A key barrier to growth in digital displays is state and local regulation of outdoor advertising. "Existing zoning laws simply didn't contemplate this technology, so there are a lot of regulations that prohibit various types of more distracting signs,'' Meyer says.

Digital billboards are configured to the same dimensions as their traditional counterparts, display full-color images via light-emitting diodes and feature a different ad about every eight seconds.

Despite facing some local regulatory hurdles, digital billboards are similar in concept to so-called "tri-vision" billboards, Meyer argues. Tri-vision signs, which feature shifting panels, have been in use for decades. But they have drawn criticism for being more distracting than wholly static billboards.

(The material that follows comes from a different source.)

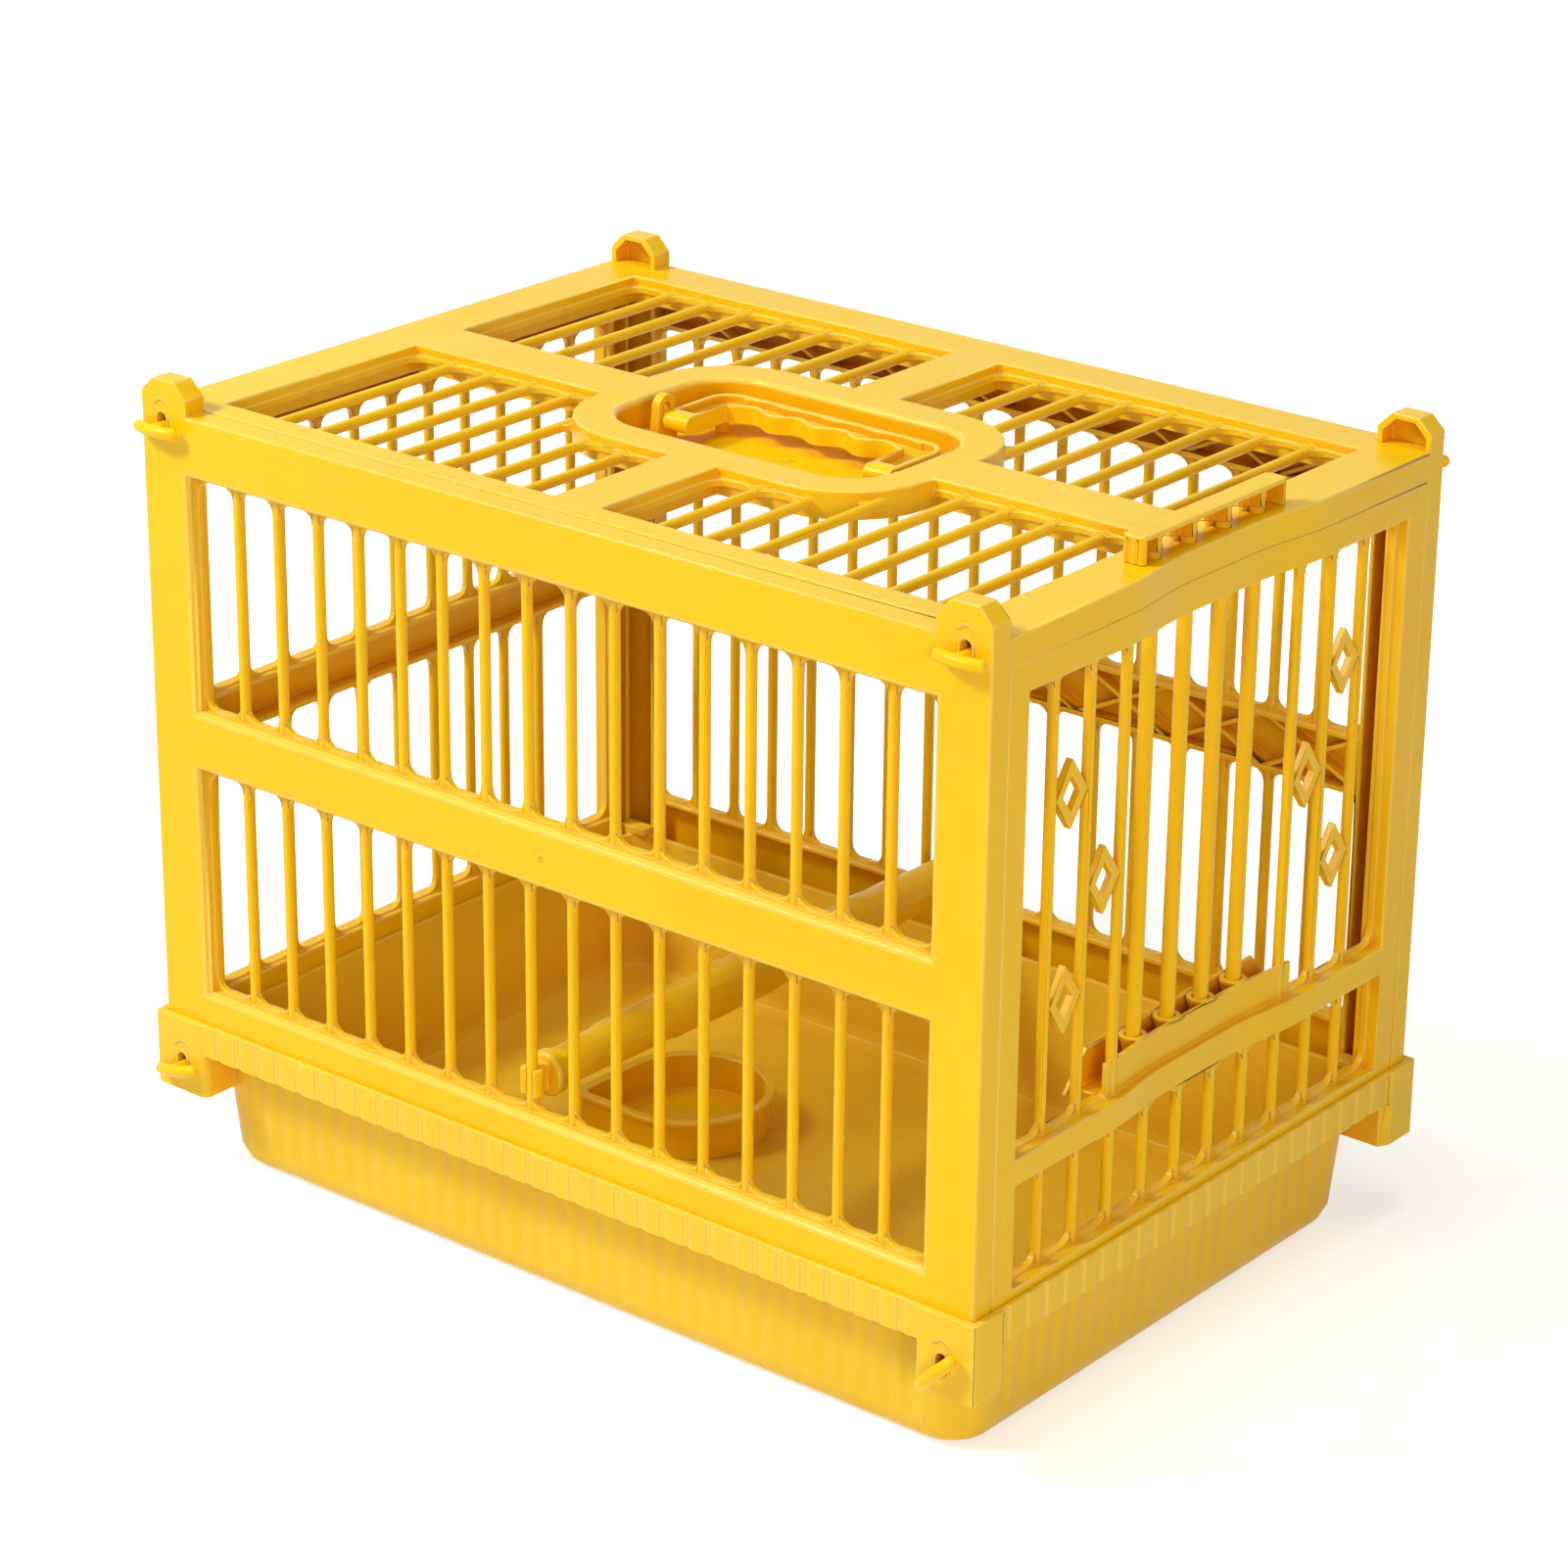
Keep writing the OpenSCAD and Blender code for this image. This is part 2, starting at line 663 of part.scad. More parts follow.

To help win over local governments, Clear Channel has made a point of meeting with emergency management officials in each of its new digital markets to establish protocols on how to issue public safety announcements through its billboards.

The company's digital billboards in the Minneapolis/St. Paul metro area alerted local motorists about the Aug. 1 collapse of the Interstate 35 West bridge about 15 minutes after the collapse, Meyer says.

He acknowledges that there has been some disagreement within advertising circles about how to best calculate customer impressions for digital billboards because their rotating selection of ads don't give advertisers the round-the-clock exposure that they have been accustomed to with traditional billboards.

Still, despite the challenges, Meyer remains bullish on the digital business.

"It opens up promotional advertising in a way that we were never able to penetrate before,'' he says.